Dutch Investor Demands Human Rights Safeguards in East Jerusalem Surveillance Operations

Snapshot

Industry is noticing the malevolent application of surveillance against one of Jerusalem’s populations and taking steps to intervene.

A major investment firm, ASN Impact Investors, is urging the Dutch tech company TKH Group to implement human rights safeguards regarding the surveillance technology used in East Jerusalem. ASN has given TKH a year to conduct due diligence or risk disinvestment due to concerns over draconian surveillance of Palestinians in occupied East Jerusalem.

East Jerusalem

This demand follows reports highlighting the deployment of TKH cameras in Israel’s biometric surveillance system notorious for violating the rights of Palestinians.
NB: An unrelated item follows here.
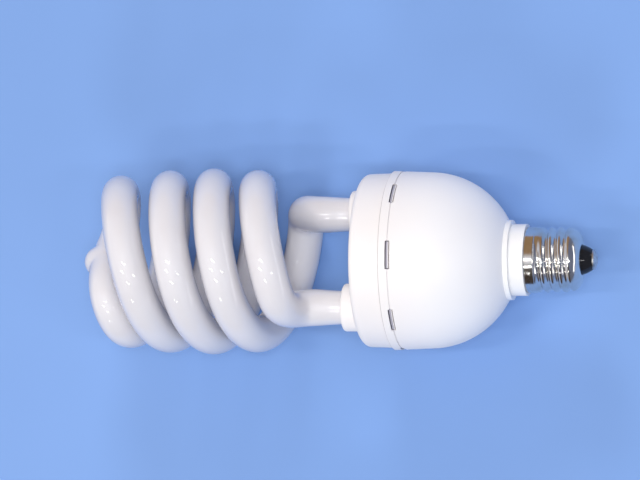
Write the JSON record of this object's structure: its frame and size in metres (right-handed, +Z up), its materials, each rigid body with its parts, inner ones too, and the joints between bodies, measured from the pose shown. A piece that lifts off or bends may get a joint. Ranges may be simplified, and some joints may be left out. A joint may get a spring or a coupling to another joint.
{
  "type": "energy saving bulb",
  "caption": "Compact fluorescent lamp: a white double-spiral glass tube on a round ballast housing with a threaded screw cap, lying on its side.",
  "frame": {"origin": "centre of the object's footprint, at the height of the surface it lies on", "axes": "+X runs along the lamp to its cap, 1.64 degrees nose-up; +Y is across the lamp; +Z is up"},
  "size_m": [0.214, 0.0768, 0.0769],
  "materials": {
    "phosphor_tube": "smooth glass tube with an opaque white inner coating",
    "housing_plastic": "moulded white flame-resistant plastic, satin",
    "collar_plastic": "moulded white plastic, glossy",
    "cap_metal": "rolled nickel-bright screw shell",
    "insulator_glass": "black vitrite, glossy",
    "contact_solder": "tinned contact",
    "board_laminate": "paper laminate circuit board",
    "capacitor_can": "sleeved electrolytic can",
    "ferrite": "sintered ferrite, dull",
    "bobbin_plastic": "moulded bobbin",
    "copper_wire": "enamelled copper winding",
    "fuse_coat": "coated fusible resistor",
    "thermistor_coat": "dipped thermistor disc",
    "wire_cover": "insulated hook-up wire",
    "lead_wire": "tinned wire and posts",
    "cement": "white fixing cement",
    "film_coat": "dipped film capacitor",
    "package_plastic": "moulded semiconductor package"
  },
  "bodies": {
    "root": {"ballast_bowl": "housing_plastic", "bulk_capacitor": "capacitor_can", "cap_collar": "collar_plastic", "cap_insulator": "insulator_glass", "cap_shell": "cap_metal", "centre_contact": "contact_solder", "choke_bobbin": "bobbin_plastic", "choke_core": "ferrite", "choke_winding": "copper_wire", "circuit_board": "board_laminate", "drive_transformer": "ferrite", "drive_winding_1": "copper_wire", "drive_winding_2": "copper_wire", "drive_winding_3": "copper_wire", "filament_lead_1": "lead_wire", "filament_lead_2": "lead_wire", "filament_lead_3": "lead_wire", "filament_lead_4": "lead_wire", "film_capacitor_1": "film_coat", "film_capacitor_2": "film_coat", "film_capacitor_3": "film_coat", "filter_choke": "ferrite", "filter_winding": "copper_wire", "input_fuse": "fuse_coat", "line_wire": "wire_cover", "neutral_wire": "wire_cover", "rectifier_diode_1": "package_plastic", "rectifier_diode_2": "package_plastic", "rectifier_diode_3": "package_plastic", "rectifier_diode_4": "package_plastic", "spiral_tube": "phosphor_tube", "thermistor": "thermistor_coat", "transistor_1": "package_plastic", "transistor_2": "package_plastic", "tube_cement_1": "cement", "tube_cement_2": "cement", "tube_cover": "housing_plastic", "wrap_post_1": "lead_wire", "wrap_post_2": "lead_wire", "wrap_post_3": "lead_wire", "wrap_post_4": "lead_wire"}
  },
  "joints": []
}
Last year, Amnesty International published an extensive report, titled “Automated Apartheid: How Facial Recognition Fragments, Segregates, and Controls Palestinians in the OPT.” The report details how Israel’s coordinated network of facial recognition-enabled cameras—utilizing systems like “Mabat 2000” (in East Jerusalem) and “Red Wolf” (in the rest of the West Bank)—tracks Palestinians and enforces severe restrictions on their freedom of movement. “Mabat” is an acronym in Hebrew that stands for “technological surveillance system.” But the word in Hebrew also means “gaze.”
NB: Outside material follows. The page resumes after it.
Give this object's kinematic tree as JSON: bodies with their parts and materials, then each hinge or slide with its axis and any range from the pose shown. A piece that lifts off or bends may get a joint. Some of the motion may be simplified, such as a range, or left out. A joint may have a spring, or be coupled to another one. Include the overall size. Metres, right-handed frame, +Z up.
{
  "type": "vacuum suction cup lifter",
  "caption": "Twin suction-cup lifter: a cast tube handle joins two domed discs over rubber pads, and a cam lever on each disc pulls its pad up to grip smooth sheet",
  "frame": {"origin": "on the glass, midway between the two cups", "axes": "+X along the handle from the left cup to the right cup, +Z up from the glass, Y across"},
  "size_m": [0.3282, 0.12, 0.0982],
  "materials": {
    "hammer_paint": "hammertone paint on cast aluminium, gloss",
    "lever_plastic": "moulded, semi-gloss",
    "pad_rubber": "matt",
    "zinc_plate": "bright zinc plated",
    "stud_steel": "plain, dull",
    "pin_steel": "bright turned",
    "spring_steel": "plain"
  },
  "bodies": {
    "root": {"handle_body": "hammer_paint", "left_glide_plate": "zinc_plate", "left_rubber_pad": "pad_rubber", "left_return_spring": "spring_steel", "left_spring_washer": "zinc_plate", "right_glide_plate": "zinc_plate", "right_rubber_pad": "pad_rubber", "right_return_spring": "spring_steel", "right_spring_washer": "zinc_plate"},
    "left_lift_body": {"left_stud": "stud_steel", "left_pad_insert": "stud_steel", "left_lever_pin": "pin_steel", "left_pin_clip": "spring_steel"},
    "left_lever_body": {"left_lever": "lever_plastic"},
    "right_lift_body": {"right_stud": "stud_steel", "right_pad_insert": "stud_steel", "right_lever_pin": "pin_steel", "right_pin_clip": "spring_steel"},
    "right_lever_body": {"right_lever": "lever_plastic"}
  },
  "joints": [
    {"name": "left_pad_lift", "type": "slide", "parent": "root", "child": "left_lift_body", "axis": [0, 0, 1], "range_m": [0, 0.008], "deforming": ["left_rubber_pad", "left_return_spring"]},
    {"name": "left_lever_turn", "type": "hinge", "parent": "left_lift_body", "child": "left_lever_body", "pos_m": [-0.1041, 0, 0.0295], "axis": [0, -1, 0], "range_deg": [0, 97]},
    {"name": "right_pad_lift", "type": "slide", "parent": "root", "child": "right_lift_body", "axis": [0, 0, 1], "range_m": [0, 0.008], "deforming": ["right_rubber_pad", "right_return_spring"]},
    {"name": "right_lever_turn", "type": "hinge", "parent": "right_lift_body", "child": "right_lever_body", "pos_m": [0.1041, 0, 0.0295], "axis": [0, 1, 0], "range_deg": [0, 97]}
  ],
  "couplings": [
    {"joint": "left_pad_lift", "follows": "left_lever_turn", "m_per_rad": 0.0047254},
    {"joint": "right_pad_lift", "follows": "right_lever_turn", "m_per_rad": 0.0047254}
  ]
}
Commenting to Ynet News back in 2015, Doron Turgeman, commander of the Jerusalem Police’s David district, said, “We have a 95 percent identification rate, there’s nothing like it anywhere else. I think any police commander would dream of something like this.”1 The network consists of thousands of CCTV cameras, as many as one to two every five meters.2 Since 2017, Israel has been upgrading the system to include facial recognition.

Amnesty International characterizes these practices as part of a broader system of apartheid against the Palestinian people.3

“Automated Apartheid” identified the use of cameras made by TKH in occupied East Jerusalem, likely to be part of the Mabat 2000 networked facial recognition system. This system, initially launched in 2000 and upgraded since 2017, has given Israeli authorities unparalleled control and surveillance capabilities over Palestinians’ daily lives in East Jerusalem. This heightened surveillance has enabled arbitrary restrictions on their rights to freedom of movement, expression, association, and peaceful assembly.

“I think any police commander would dream of something like this.”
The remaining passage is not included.